Ms Reeves defended the huge tax rises in her Budget by saying she had rebuilt the headroom to more than £20billion – double the amount after her previous fiscal package.

Tory leader Kemi Badenoch posted on X: ‘Yet more evidence, as if we needed it, that the Chancellor must be sacked.

‘For months Reeves has lied to the public to justify record tax hikes to pay for more welfare.

‘Her Budget wasn’t about stability. It was about politics: bribing Labour MPs to save her own skin. Shameful.’

Shadow chancellor Mel Stride said: ‘Rachel Reeves’ broken tax promises and the briefing debacle in the run up to the Budget have had real consequences for our economy and for people across the country. The Chancellor must now do the right thing and step down.’

Tory frontbencher Neil O’Brien said: ‘She lied so that she could produce ”better than expected” numbers and say rates were not going up as a budget ”rabbit”.’

One Treasury veteran told the Daily Mail that playing ‘fast and loose’ with briefings would come back to bite the Chancellor.
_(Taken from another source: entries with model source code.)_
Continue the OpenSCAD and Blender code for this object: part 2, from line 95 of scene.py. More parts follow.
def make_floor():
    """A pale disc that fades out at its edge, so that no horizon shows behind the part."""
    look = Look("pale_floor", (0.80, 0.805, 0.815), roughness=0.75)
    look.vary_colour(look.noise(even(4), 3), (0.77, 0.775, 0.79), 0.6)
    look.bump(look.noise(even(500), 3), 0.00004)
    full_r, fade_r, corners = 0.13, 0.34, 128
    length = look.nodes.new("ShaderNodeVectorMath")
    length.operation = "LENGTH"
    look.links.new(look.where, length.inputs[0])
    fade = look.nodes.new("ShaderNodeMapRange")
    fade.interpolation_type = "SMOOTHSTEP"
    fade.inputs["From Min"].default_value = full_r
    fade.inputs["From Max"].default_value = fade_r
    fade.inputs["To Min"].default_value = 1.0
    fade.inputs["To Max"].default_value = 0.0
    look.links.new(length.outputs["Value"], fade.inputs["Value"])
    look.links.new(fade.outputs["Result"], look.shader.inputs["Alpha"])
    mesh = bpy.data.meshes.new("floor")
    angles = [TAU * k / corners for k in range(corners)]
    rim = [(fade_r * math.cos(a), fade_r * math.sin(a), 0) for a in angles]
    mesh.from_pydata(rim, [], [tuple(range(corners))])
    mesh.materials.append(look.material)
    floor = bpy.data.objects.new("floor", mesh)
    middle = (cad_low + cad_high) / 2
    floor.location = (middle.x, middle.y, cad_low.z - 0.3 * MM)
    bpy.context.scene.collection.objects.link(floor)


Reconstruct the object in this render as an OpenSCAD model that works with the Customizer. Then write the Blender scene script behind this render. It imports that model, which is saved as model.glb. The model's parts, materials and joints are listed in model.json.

‘HM Treasury cannot mislead media – they need to be trusted as their word may be needed to stop bad stuff happening,’ the veteran said.

Downing Street denied that Ms Reeves had ‘misled’ the country, saying she had been ‘very clear’ about the decisions.

Asked about the OBR telling Ms Reeves that the productivity downgrade had already been fully offset, a No10 spokesman said: ‘At the Budget she set out the decisions very, very clearly.’

Pressed that Ms Reeves could have ‘significantly misled’ markets, the spokesman said: ‘I don’t accept that. As she set out in the speech she gave here, she talked about the challenges the country is facing. She set out the decisions very clearly at the Budget.’